Encontro (des)marcado
O Edgar não me saiu da cabeça naquela noite de segunda-feira, cheia de chuva e frio. Eu o conhecera à tarde, quando as calçadas ainda estavam secas e ele podia catar do lixo o seu ganha-pão e o que poderia ser seu objeto de desejo (insatisfeito): garrafas vazias de Sprite e Coca Cola e caixas de pizza engorduradas, vestígios do que deve ter sido a noite de domingo em alguma casa que não era a do Edgar.
Na verdade, quem se aproximou primeiro foi Alexandre, com o pedido que se repete na boca de tantos meninos como ele.
– Tia, me dá dinheiro para comprar um pão?
Quanto eu precisaria dar para aplacar a minha consciência?
Como Alexandre disse que aquele dinheiro era só dele, o jeito foi dar mais um pouco para sossegar o olhar suplicante de Edgar. Com os cruzeiros apertados em uma das mãos, saíram com passo apressado, levando o produto da sua coleta até um grupo de carrinheiros que vasculhava o lixo em outras portas.
Largaram o vazio das caixas e garrafas no carrinho que fazia sentinela no meio da quadra. Rapidinho, Edgar entrou na padaria e quando saiu exibiu para o o seu troféu: dois pãezinhos.
– Você gosta de doce de banana?, pergunto.
Com certeza, disseram seus olhos arregalados. Eu acabara de ganhar um pote cheio de bananas carameladas, doce feito em casa e me dado com amor. Transferi o doce e o amor para duas xícaras grandes e levei para aquele Edgar encarapitado em cima do muro, escondido pela cerca-viva e não mais interessado no pão que repousava ao seu lado e destinado a uma outra hora de fome.
– Cadê o outro para comer também o doce?
– Ele não gosta, tia! Não precisa dar para ele, não. Pode deixar que eu como.

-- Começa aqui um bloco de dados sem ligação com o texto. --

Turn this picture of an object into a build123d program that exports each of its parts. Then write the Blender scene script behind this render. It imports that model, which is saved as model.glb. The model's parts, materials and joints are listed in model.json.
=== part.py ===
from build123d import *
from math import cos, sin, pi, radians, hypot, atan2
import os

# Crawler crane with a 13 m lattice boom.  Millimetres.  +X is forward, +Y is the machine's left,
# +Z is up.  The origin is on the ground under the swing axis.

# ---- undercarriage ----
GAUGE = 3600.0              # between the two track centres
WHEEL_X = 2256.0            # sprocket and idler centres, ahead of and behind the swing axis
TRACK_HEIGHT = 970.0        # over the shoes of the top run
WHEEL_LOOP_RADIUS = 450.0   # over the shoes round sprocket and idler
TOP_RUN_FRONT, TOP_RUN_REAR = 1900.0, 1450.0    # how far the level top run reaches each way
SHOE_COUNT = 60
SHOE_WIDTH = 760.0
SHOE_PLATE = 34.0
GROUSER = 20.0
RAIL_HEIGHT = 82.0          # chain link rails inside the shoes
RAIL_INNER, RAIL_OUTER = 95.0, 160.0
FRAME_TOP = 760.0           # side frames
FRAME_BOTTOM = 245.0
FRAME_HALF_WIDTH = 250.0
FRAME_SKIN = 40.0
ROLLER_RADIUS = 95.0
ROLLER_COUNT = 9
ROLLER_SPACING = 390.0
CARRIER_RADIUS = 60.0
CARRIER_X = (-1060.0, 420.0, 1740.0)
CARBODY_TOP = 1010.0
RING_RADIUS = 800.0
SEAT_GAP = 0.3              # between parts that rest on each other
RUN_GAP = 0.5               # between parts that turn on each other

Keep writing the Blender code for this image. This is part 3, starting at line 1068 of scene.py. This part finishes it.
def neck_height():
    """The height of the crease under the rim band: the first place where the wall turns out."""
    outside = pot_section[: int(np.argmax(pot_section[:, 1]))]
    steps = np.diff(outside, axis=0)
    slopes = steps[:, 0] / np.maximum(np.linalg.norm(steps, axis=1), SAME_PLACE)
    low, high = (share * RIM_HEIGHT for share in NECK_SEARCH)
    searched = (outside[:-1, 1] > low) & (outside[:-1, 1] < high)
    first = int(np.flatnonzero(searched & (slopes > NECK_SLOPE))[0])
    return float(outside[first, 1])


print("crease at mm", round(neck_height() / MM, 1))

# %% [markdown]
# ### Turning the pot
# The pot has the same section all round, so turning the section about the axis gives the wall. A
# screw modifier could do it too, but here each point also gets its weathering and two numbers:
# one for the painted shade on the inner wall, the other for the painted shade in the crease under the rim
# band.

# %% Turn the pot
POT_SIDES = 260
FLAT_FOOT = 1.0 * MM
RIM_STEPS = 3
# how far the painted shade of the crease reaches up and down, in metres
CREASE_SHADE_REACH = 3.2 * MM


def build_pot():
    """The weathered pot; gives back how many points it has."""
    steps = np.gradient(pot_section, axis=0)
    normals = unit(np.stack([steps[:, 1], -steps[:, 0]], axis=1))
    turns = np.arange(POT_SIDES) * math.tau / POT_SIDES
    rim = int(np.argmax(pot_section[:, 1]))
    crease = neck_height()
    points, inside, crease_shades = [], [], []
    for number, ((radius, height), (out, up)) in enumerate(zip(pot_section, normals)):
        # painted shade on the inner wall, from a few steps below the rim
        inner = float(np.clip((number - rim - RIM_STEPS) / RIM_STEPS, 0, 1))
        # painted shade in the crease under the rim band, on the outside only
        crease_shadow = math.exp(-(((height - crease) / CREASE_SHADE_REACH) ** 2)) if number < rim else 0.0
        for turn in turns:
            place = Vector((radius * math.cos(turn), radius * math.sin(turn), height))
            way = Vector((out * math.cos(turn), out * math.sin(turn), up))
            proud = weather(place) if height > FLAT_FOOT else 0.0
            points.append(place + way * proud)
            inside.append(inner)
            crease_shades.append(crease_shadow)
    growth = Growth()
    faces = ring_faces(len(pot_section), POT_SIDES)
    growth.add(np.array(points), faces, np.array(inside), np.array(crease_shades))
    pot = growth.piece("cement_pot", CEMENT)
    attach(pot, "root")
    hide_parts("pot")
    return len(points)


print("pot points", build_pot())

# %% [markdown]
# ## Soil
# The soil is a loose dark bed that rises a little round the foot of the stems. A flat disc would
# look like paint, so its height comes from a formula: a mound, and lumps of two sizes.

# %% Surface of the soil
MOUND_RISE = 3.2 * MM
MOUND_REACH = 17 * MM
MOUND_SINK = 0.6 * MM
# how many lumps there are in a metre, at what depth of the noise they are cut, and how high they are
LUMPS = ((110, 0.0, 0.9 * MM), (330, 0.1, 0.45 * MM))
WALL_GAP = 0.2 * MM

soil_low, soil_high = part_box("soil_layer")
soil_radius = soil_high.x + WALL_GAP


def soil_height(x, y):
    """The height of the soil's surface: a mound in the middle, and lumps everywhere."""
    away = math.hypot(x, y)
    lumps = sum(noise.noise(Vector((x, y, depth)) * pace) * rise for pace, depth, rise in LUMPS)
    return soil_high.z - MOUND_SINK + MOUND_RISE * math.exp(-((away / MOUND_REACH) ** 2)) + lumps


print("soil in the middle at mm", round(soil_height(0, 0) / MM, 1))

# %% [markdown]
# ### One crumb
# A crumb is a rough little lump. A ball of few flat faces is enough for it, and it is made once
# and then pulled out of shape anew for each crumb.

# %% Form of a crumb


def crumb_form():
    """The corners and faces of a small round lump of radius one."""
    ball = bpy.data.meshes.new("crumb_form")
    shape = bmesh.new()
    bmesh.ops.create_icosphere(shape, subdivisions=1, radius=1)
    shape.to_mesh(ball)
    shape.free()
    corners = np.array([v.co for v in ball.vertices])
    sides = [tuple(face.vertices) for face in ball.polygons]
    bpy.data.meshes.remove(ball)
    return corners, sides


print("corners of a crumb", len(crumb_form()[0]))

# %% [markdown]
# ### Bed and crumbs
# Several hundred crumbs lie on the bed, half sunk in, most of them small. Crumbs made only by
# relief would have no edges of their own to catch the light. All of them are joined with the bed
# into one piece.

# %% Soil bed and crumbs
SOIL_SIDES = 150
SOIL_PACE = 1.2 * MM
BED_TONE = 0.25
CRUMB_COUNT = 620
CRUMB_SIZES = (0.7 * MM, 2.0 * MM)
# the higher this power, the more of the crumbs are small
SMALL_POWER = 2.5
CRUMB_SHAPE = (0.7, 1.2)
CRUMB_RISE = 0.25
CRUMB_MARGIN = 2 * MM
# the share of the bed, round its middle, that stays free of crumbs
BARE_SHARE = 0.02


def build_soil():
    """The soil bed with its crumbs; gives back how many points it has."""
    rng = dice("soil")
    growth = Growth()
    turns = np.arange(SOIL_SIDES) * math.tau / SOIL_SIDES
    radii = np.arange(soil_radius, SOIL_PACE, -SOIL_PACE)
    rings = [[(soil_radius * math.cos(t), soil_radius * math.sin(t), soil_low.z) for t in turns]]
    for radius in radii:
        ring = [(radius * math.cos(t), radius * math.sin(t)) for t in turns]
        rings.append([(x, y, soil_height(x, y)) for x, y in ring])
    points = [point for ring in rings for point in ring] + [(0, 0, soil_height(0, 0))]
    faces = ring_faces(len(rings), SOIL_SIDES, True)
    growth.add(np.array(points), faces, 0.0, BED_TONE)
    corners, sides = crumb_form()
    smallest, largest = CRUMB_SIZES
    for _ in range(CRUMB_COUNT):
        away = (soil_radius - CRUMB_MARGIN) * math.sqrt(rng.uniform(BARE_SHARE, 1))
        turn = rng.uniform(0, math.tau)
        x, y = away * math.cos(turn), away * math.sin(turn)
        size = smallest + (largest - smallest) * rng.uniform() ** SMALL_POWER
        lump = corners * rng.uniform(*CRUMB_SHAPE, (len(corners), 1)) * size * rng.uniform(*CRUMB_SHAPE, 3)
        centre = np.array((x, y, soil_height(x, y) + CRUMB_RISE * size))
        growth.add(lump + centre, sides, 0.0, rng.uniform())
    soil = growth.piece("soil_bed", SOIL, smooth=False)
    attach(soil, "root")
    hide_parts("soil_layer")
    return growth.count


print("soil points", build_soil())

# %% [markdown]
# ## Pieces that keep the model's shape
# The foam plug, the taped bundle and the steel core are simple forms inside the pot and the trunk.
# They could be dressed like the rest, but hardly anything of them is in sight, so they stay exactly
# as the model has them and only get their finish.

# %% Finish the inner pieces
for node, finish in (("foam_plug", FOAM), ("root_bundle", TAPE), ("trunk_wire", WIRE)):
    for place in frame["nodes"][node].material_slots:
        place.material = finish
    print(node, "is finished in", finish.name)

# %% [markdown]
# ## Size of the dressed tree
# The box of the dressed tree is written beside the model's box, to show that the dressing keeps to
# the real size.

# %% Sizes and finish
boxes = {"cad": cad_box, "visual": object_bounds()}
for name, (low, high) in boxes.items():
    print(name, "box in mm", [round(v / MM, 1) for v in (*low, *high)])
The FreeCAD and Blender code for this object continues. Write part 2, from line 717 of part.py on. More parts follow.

_- Será que ele não gosta mesmo? Isso está me cheirando a conversa fiada…
– Juro, tia, juro. Ele cospe no doce, não precisa dar pra ele.
Contemplando o prazer com que ele se deliciava, Edgar era só uma criança. Um menino de 7 anos (custou a encontrar todos os dedos para me dizer a idade, mas foi categórico), com tênis azul-turquesa e os restos de uma calça vermelha, e um casaquinho preto, curto e roto. Mas ele era mais.
– Sou catador de papel. Eu cato e levo pro meu pai, que está lá no carrinho, com o meu tio.
– E onde vocês vendem?
– No ferro-velho da Senador Dantas.
– Onde você mora?
– No ferro-velho da Senador Dantas.
– Perguntei aonde você mora, aonde você dorme?
– Então, não entendeu? No ferro-velho da Senador Dantas!, disse, impaciente. Estava a fim de conversar e entre uma colherada e outra do doce de banana, foi contando sua breve história, em quase nada diferente de tantas outras que eu já ouvira.
– Minha mãe arrumou um cara. Sabe, né? Ficou morando com um outro e aí não me quis mais. Eu tive que ficar com meu pai e agora eu cato papel com ele. Só o Alexandre que ficou com ela, mas agora ela também não quer mais ele. Os outros estão com a minha tia. Alexandre chega no meio da conversa e descobre o doce de banana sendo devorado.
– Seu irmão disse que você não gostava de doce de banana.
– Mentira, eu gosto! Gosto, sim!
– É nada, tu cospe no doce!
– Eu não cóspo, eu não cóspo! (sic)
Convencido de que poderia dar um pouco para o irmão, Edgar aceita dividir a segunda xícara e Alexandre sossega as lombrigas com um pedaço de pão e a banana caramelada. Pulam do muro, ganham a rua e vão desaparecendo. Edgar ainda promete que quando passar por ali outra vez virá me ver.
Mas eu já sei. Qualquer outra vez, nem eu e nem ele estaremos, de novo, no mesmo lugar.